PREMIÈRE VISITE EN AMÉRIQUE
C’est en pèlerin que Morison se rend pour la première fois aux Etats-Unis, pour y rencontrer Updike dont il était un grand admirateur. Morison avait entendu parler pour la première fois de Daniel Berkeley Updike par A.W.Pollard au British Museum et s’était promis de le rencontrer après en avoir lu le Printing Types en 1922. Les deux hommes vinrent donc à se rencontrer bien souvent pour parler Print mais surtout et d’abord, de religion jusqu’au décès de l’Américain en 1941.
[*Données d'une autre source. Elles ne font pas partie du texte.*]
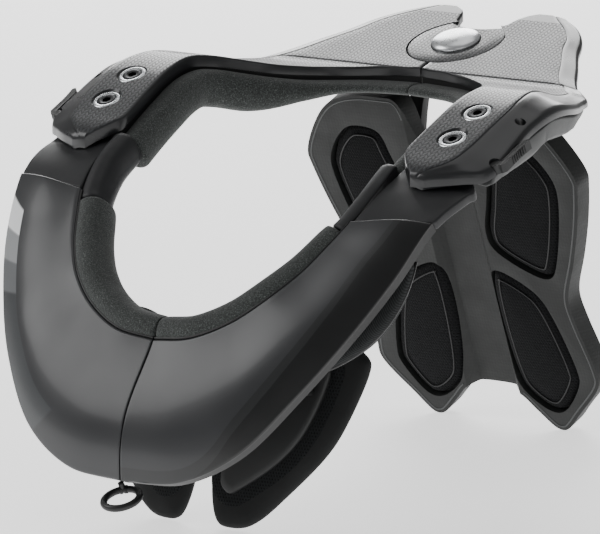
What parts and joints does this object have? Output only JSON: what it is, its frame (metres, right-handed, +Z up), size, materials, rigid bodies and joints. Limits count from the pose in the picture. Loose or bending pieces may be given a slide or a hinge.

Cette première visite en Amérique permit aussi à Morison de rencontrer pour la première fois Beatrice Warde qui lui fut présenté dans les bureaux même d’Updike et plus tard durant sa visite il suivit ses conférences à la librairie de l’American Type Foundery Comp. L’année suivante Beatrice vint en Europe pour y devenir entre autres éditeur de Monotype Recorder mais surtout directrice de la publicité de la Monotype Corp où elle fit ses preuves comme une merveilleuse animatrice, développant, stimulant l’intérêt pour la belle typographie et le good printing (c’est tellement plus parlant en anglais, mais si je devais trouver une expression idoine ce serait plutôt la belle édition que la belle impression). Les relations universitaires de Morison combinés aux maquettes exceptionnelles de Beatrice Warde créèrent un public-relations de fervents aficionados, bien avant que l’expression public relations soit devenu une manière de commerce.